→ **DATA PROVIDED**:
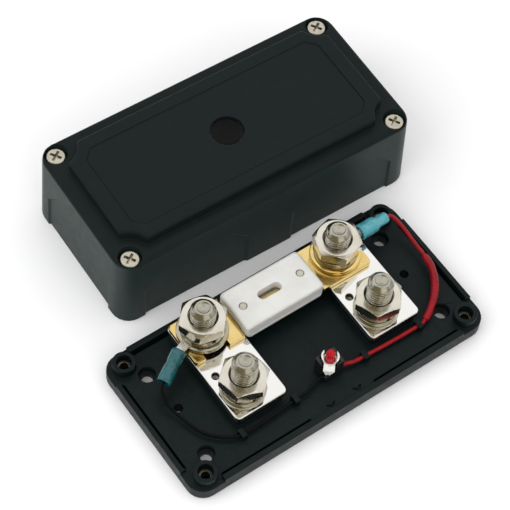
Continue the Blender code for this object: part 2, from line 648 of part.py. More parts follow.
def build_leads(black, red, shrink, resistor):
    left_end, left_start = Vector(SLEEVE_LEFT[1]), Vector(SLEEVE_LEFT[0])
    axis = (left_end - left_start).normalized()
    inside = left_start + axis * 8.0
    black_knots = (
        (LED_X - 1.9, ENTRY_Y, ENTRY_Z),
        (-4.0, -18.7, 8.5),
        (-9.5, -20.3, 8.2),
        (-15.4, -20.6, 8.0),
        (-27.0, -21.4, 8.0),
        (-40.0, -21.4, 8.0),
        (-46.3, -18.7, 8.0),
        (-52.0, -12.5, 8.0),
        (-55.0, -3.3, 8.4),
        (-56.6, 3.2, 10.0),
        (-56.6, 6.8, 13.0),
        tuple(left_end + axis * 0.8),
        tuple(inside),
    )
    wire("black_lead", black_knots, BLACK_LEAD_R, black)

    red_knots = (
        (LED_X + 1.9, ENTRY_Y, ENTRY_Z),
        (9.2, -18.8, 8.5),
        (12.4, -19.7, 8.2),
        (17.3, -20.0, 8.0),
        (30.3, -20.6, 8.0),
        (42.5, -20.7, 8.0),
        (45.8, -20.2, 8.3),
        (50.2, -17.9, 9.3),
        (52.2, -16.4, 9.7),
    )
    wire("red_lead_lamp_side", red_knots, LEAD_R, red)

    shrink_knots = (
        (46.2, -20.1, 8.35),
        (50.2, -17.9, 9.3),
        (55.0, -14.0, 10.0),
        (59.2, -8.8, 10.2),
        (61.8, -3.4, 10.2),
        (62.6, 1.8, 10.2),
    )
    hose("resistor_sleeve", shrink_knots, SHRINK_OUTER_R, SHRINK_INNER_R, shrink)
    wire("indicator_resistor", ((53.8, -15.1, 9.85), (57.2, -11.6, 10.15), (59.7, -7.8, 10.2)), RESISTOR_R, resistor)

    right_end, right_start = Vector(SLEEVE_RIGHT[1]), Vector(SLEEVE_RIGHT[0])
    axis = (right_end - right_start).normalized()
    inside = right_start + axis * 8.0
    tail_knots = (
        (61.0, -5.2, 10.2),
        (61.8, -3.4, 10.2),
        (62.6, 1.8, 10.2),
        (62.9, 9.0, 10.2),
        (62.8, 14.5, 11.3),
        (61.6, 19.8, 13.8),
        (59.6, 21.8, 15.5),
        tuple(right_end + axis * 0.3),
        tuple(inside),
    )
    wire("red_lead_terminal_side", tail_knots, LEAD_R, red)


def cover_outline(z, inset=0.0):
    """The cover's outside at this height, narrowing upwards by its mould draft, less an inset."""
    t = z / FLANGE_Z
    half_x = COVER_X / 2 - DRAFT_X * t - inset
    half_y = COVER_Y / 2 - DRAFT_Y * t - inset
    return rounded(-half_x, half_x, -half_y, half_y, max(COVER_CORNER - inset, 2.0), 6)


def plateau_outline(inset):
    """The raised top: a rectangle with each corner scooped out round a cover screw."""
    half_x, half_y, scoop = PLATEAU_X - inset, PLATEAU_Y - inset, PLATEAU_SCOOP + inset
    turn = 1.3
    start = math.acos(min(1.0, (SCREW_X - half_x + turn) / scoop))
    end = math.asin(min(1.0, (SCREW_Y - half_y + turn) / scoop))
    quarter = [(half_x, SCREW_Y - scoop - 1.2), (half_x - 0.35, SCREW_Y - scoop - 0.25)]
    for i in range(9):
        a = 1.5 * math.pi - (math.pi / 2 - start) - 0.06 - (start - end - 0.12) * i / 8
        quarter.append((SCREW_X + scoop * math.cos(a), SCREW_Y + scoop * math.sin(a)))
    quarter += [(SCREW_X - scoop - 0.25, half_y - 0.35), (SCREW_X - scoop - 1.2, half_y)]
    outline = list(quarter)
    outline += [(-x, y) for x, y in reversed(quarter)]
    outline += [(-x, -y) for x, y in quarter]
    outline += [(x, -y) for x, y in reversed(quarter)]
    return outline


def grown(outline, distance):
    """A copy of a convex outline with each side moved outwards by the same distance."""
    count = len(outline)
    area = sum(a[0] * b[1] - b[0] * a[1] for a, b in zip(outline, outline[1:] + outline[:1]))
    way = distance if area > 0 else -distance
    normals = []
    for (ax, ay), (bx, by) in zip(outline, outline[1:] + outline[:1]):
        length = math.hypot(bx - ax, by - ay)
        normals.append(((by - ay) / length, (ax - bx) / length))
    points = []
    for i in range(count):
        (ux, uy), (vx, vy) = normals[i - 1], normals[i]
        reach = way / (1 + ux * vx + uy * vy)
        points.append((outline[i][0] + reach * (ux + vx), outline[i][1] + reach * (uy + vy)))
    return points


def knock_out(name, along, sign, outline):
    """A cutter for one shallow side panel with sloping edges, its floor parallel to the drafted wall.

    The outline is a list of (run, height).
    """
    draft = (DRAFT_Y if along == "x" else DRAFT_X) / FLANGE_Z
    face = (COVER_Y if along == "x" else COVER_X) / 2
    vertices = []
    past = 6.0
    for outside in (False, True):
        for run, z in grown(outline, KNOCK_DEPTH + past) if outside else outline:
            out = sign * (face + past if outside else face - KNOCK_DEPTH - draft * z)
            vertices.append((run, out, z) if along == "x" else (out, run, z))
    n = len(outline)
    faces = [tuple(range(n)), tuple(reversed(range(n, 2 * n)))]
    for i in range(n):
        j = (i + 1) % n
        faces.append((i, j, n + j, n + i))
    return make(name, vertices, faces, None)


def build_cover(mat):
    """The cover with a stepped top, screw wells at its corners, knock-outs in its sides and a lamp hole."""
    sections = [(cover_outline(0.0), 0.0), (cover_outline(FLANGE_Z - EDGE_R), FLANGE_Z - EDGE_R)]
    for degrees in (30, 60, 90):
        a = math.radians(degrees)
        inset = EDGE_R * (1 - math.cos(a))
        z = FLANGE_Z - EDGE_R * (1 - math.sin(a))
        sections.append((cover_outline(z, inset), z))
    cover = loft("cover", sections, mat)

    top = []
    for inset, z in ((0.0, FLANGE_Z - 5.0), (0.35, PLATEAU_Z - 1.0), (0.65, PLATEAU_Z - 0.3), (1.35, PLATEAU_Z)):
        top.append((plateau_outline(inset), z))
    join(cover, loft("add_plateau", top))

    ceiling = FLANGE_Z - ROOF
    cavity = loft("cut_cavity", [(cover_outline(-2.0, WALL), -2.0), (cover_outline(ceiling, WALL), ceiling)])
    corners = [(sx * SCREW_X, sy * SCREW_Y) for sx in (-1, 1) for sy in (-1, 1)]
    for i, (x, y) in enumerate(corners):
        post = [(POST_R, POST_FOOT), (POST_R, SEAT_Z - 3.5), (POST_TOP_R, SEAT_Z - 2.0), (POST_TOP_R, ABOVE)]
        cut(cavity, turned(f"keep_post_{i}", x, y, post))
    upper = plateau_outline(WALL)
    join(cavity, prism("cut_upper", upper, SEAT_Z - 5.5, PLATEAU_Z - ROOF))
    cut(cover, cavity)

    for i, (x, y) in enumerate(corners):
        cut(cover, prism(f"cut_seat_{i}", circle(x, y, SEAT_R), SEAT_Z, ABOVE))
        cut(cover, prism(f"cut_post_{i}", circle(x, y, POST_HOLE_R, 20), -2.0, ABOVE))
    c = PANEL_CHAMFER
    panel = [
        (PANEL_X, c - PANEL_Y),
        (PANEL_X, PANEL_Y - c),
        (PANEL_X - c, PANEL_Y),
        (c - PANEL_X, PANEL_Y),
        (-PANEL_X, PANEL_Y - c),
        (-PANEL_X, c - PANEL_Y),
        (c - PANEL_X, -PANEL_Y),
        (PANEL_X - c, -PANEL_Y),
    ]
    cut(cover, prism("cut_panel", panel, PLATEAU_Z - PANEL_DEPTH, ABOVE))
    cut(cover, prism("cut_lamp_hole", circle(0, 0, CENTRE_HOLE_R, 32), SEAT_Z, ABOVE))
    for sy in (-1, 1):
        for sx in (-1, 1):
            shape = [(11.0, -2.0), (56.2, -2.0), (56.2, 17.5), (49.3, 24.4), (17.9, 24.4), (11.0, 17.5)]
            shape = [(sx * run, z) for run, z in shape]
            cut(cover, knock_out(f"cut_long_{sx}_{sy}", "x", sy, shape))
    for sx in (-1, 1):
        shape = [(-21.8, -2.0), (21.8, -2.0), (21.8, 17.1), (15.3, 25.3), (-15.3, 25.3), (-21.8, 17.1)]
        cut(cover, knock_out(f"cut_short_{sx}", "y", sx, shape))
    return cover


def build_cover_screws(mat):
    """Four pan-head screws, still loose in their wells, each with a cross recess."""
    z0, z1 = SCREW_HEAD_Z
    for side, sx in (("left", -1), ("right", 1)):
        for end, sy in (("front", -1), ("back", 1)):
            x, y = sx * SCREW_X, sy * SCREW_Y
            profile = [
                (1.3, SCREW_TIP),
                (SCREW_R, SCREW_TIP + 0.8),
                (SCREW_R, z0),
                (SCREW_HEAD_R, z0),
                (SCREW_HEAD_R, z0 + 1.1),
                (SCREW_HEAD_R - 0.6, z1 - 0.4),
                (SCREW_HEAD_R - 1.8, z1),
            ]
            screw = turned(f"cover_screw_{end}_{side}", x, y, profile, mat, 20)
            for tag, dx, dy in (("a", 2.0, 0.45), ("b", 0.45, 2.0)):
                slit = box_outline(x - dx, x + dx, y - dy, y + dy)
                cut(screw, prism(f"cut_cross_{end}_{side}_{tag}", slit, z1 - 1.4, z1 + 2))


def set_cover_down(before):
    """Hangs everything made since `before` on one empty, and puts that where the cover lies."""
    frame = bpy.data.objects.new("cover_frame", None)
    bpy.context.scene.collection.objects.link(frame)
    for obj in bpy.data.objects:
        if obj not in before and obj is not frame:
            obj.parent = frame
    frame.location = (COVER_AT[0] * MM, COVER_AT[1] * MM, 0.0)
    frame.rotation_euler = (0.0, 0.0, COVER_TURN)


def main():
    clear_scene()
    plastic = material("black_plastic", (0.045, 0.05, 0.052), 0.0, 0.5)
    nickel = material("nickel", (0.82, 0.80, 0.76), 1.0, 0.12)
    bar_metal = material("bar_nickel", (0.86, 0.85, 0.83), 1.0, 0.05)
    brass = material("brass_insert", (0.72, 0.62, 0.42), 1.0, 0.3)
    gold = material("gold_plate", (0.90, 0.76, 0.42), 1.0, 0.15)
    ceramic = material("white_ceramic", (0.85, 0.85, 0.83), 0.0, 0.3)
    rivet = material("rivet_metal", (0.7, 0.68, 0.64), 1.0, 0.3)
    socket = material("socket_black", (0.01, 0.01, 0.012), 0.0, 0.4)
    white = material("holder_white", (0.85, 0.85, 0.83), 0.0, 0.3)
    lens = material("lens_red", (0.80, 0.02, 0.02), 0.0, 0.08)
    terminal = material("tin", (0.78, 0.78, 0.76), 1.0, 0.25)
    teal = material("sleeve_teal", (0.02, 0.45, 0.52), 0.0, 0.25)
    blue = material("sleeve_blue", (0.25, 0.62, 0.72), 0.0, 0.2)
    black_wire = material("wire_black", (0.02, 0.02, 0.022), 0.0, 0.35)
    red_wire = material("wire_red", (0.60, 0.03, 0.04), 0.0, 0.35)
    shrink = material("shrink_red", (0.65, 0.08, 0.09), 0.0, 0.3)
    resistor = material("resistor_body", (0.75, 0.62, 0.42), 0.0, 0.5)
    screw = material("screw_steel", (0.75, 0.74, 0.72), 1.0, 0.25)

    build_base(plastic)
    build_inserts(brass)
    build_bars(bar_metal)
    build_studs(nickel, gold)
    build_element(gold)
    build_fuse_body(ceramic, rivet)
    build_lamp(socket, white, lens)
    build_terminal("left", STUD_X[0], SLEEVE_LEFT, terminal, teal)
    build_terminal("right", STUD_X[1], SLEEVE_RIGHT, terminal, blue)
    build_leads(black_wire, red_wire, shrink, resistor)

    before = set(bpy.data.objects)
    build_cover(plastic)
    build_cover_screws(screw)
    set_cover_down(before)


main()
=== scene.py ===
# %% [markdown]
# # A bolt-down strip fuse holder, taken apart for a look inside
#
# The object is a low black box for a heavy battery fuse. Its base carries two plated bus bars, four
# studs with their nuts and washers, a ceramic strip fuse and a small lamp that lights when the fuse
# has melted. Its cover has been lifted off and set down behind it.
# The solids and their joints already exist as a frame. This lesson dresses that frame: each piece gets
# finer geometry where it is needed, and a finish worked out for its own material.

import json
import math

import bmesh
import bpy
from mathutils import Matrix, Vector


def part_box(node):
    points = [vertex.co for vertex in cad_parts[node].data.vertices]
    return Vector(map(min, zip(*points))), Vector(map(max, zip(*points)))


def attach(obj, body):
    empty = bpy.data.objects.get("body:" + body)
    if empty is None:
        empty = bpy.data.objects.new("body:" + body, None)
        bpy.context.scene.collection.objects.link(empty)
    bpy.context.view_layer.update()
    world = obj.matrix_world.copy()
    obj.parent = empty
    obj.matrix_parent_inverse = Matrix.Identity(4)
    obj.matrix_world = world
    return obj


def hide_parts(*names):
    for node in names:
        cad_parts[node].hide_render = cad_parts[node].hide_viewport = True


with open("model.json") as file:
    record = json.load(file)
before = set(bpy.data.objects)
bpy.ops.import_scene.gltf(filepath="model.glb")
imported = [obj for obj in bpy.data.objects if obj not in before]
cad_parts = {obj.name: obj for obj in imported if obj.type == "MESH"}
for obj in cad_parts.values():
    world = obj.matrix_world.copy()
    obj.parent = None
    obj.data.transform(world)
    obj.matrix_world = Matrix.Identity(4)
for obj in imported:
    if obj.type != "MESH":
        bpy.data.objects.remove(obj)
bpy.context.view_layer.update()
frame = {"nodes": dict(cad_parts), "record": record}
nodes = frame["nodes"]
MM = 0.001
SIDES = ("left", "right")

# %% [markdown]
# ## Where the bodies are
# Every piece has to ride on the body that carries its solid. The record lists the solids of each body,
# so turning that list round gives the body of any solid, and no piece can be put on the wrong one.

# %% Look up the body of a solid
body_of = {}
for body, members in frame["record"]["behaviour"]["bodies"].items():
    for member in members:
        body_of[member] = body


def centre(node):
    """The middle of a solid's box, in metres."""
    low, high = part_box(node)
    return (Vector(low) + Vector(high)) / 2


def level(node, end):
    """The bottom (0) or top (1) height of a solid."""
    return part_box(node)[end][2]


# %% [markdown]
# ## The camera
# A long lens held well above the bench sees the base nearly as a plan, with a little of each side.
# The camera is placed by two angles, a small roll and its distance from the point it looks at.
# It comes first, so that everything made later can be looked at straight away.

# %% Place the camera
VIEW_TURN, VIEW_TILT, VIEW_ROLL = (math.radians(a) for a in (39.8, 58.0, 5.5))
VIEW_DISTANCE = 0.785
LOOK_AT = Vector((0.0117, 0.0433, 0.0))
LENS = 141.2

ahead = Vector(
    (
        math.sin(VIEW_TURN) * math.cos(VIEW_TILT),
        math.cos(VIEW_TURN) * math.cos(VIEW_TILT),
        -math.sin(VIEW_TILT),
    )
)
level_right = Vector((math.cos(VIEW_TURN), -math.sin(VIEW_TURN), 0.0))
level_up = level_right.cross(ahead)
right = level_right * math.cos(VIEW_ROLL) + level_up * math.sin(VIEW_ROLL)
up = right.cross(ahead)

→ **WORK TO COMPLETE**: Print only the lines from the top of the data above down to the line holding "10.2)), RESISTOR_R, resistor)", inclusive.

→ **REPLY TO THE TASK**:
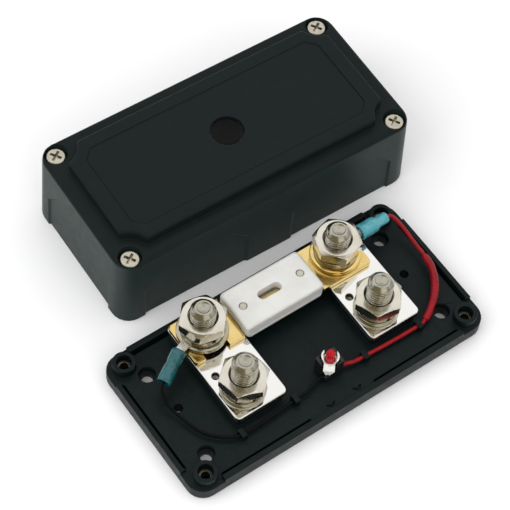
Continue the Blender code for this object: part 2, from line 648 of part.py. More parts follow.
def build_leads(black, red, shrink, resistor):
    left_end, left_start = Vector(SLEEVE_LEFT[1]), Vector(SLEEVE_LEFT[0])
    axis = (left_end - left_start).normalized()
    inside = left_start + axis * 8.0
    black_knots = (
        (LED_X - 1.9, ENTRY_Y, ENTRY_Z),
        (-4.0, -18.7, 8.5),
        (-9.5, -20.3, 8.2),
        (-15.4, -20.6, 8.0),
        (-27.0, -21.4, 8.0),
        (-40.0, -21.4, 8.0),
        (-46.3, -18.7, 8.0),
        (-52.0, -12.5, 8.0),
        (-55.0, -3.3, 8.4),
        (-56.6, 3.2, 10.0),
        (-56.6, 6.8, 13.0),
        tuple(left_end + axis * 0.8),
        tuple(inside),
    )
    wire("black_lead", black_knots, BLACK_LEAD_R, black)

    red_knots = (
        (LED_X + 1.9, ENTRY_Y, ENTRY_Z),
        (9.2, -18.8, 8.5),
        (12.4, -19.7, 8.2),
        (17.3, -20.0, 8.0),
        (30.3, -20.6, 8.0),
        (42.5, -20.7, 8.0),
        (45.8, -20.2, 8.3),
        (50.2, -17.9, 9.3),
        (52.2, -16.4, 9.7),
    )
    wire("red_lead_lamp_side", red_knots, LEAD_R, red)

    shrink_knots = (
        (46.2, -20.1, 8.35),
        (50.2, -17.9, 9.3),
        (55.0, -14.0, 10.0),
        (59.2, -8.8, 10.2),
        (61.8, -3.4, 10.2),
        (62.6, 1.8, 10.2),
    )
    hose("resistor_sleeve", shrink_knots, SHRINK_OUTER_R, SHRINK_INNER_R, shrink)
    wire("indicator_resistor", ((53.8, -15.1, 9.85), (57.2, -11.6, 10.15), (59.7, -7.8, 10.2)), RESISTOR_R, resistor)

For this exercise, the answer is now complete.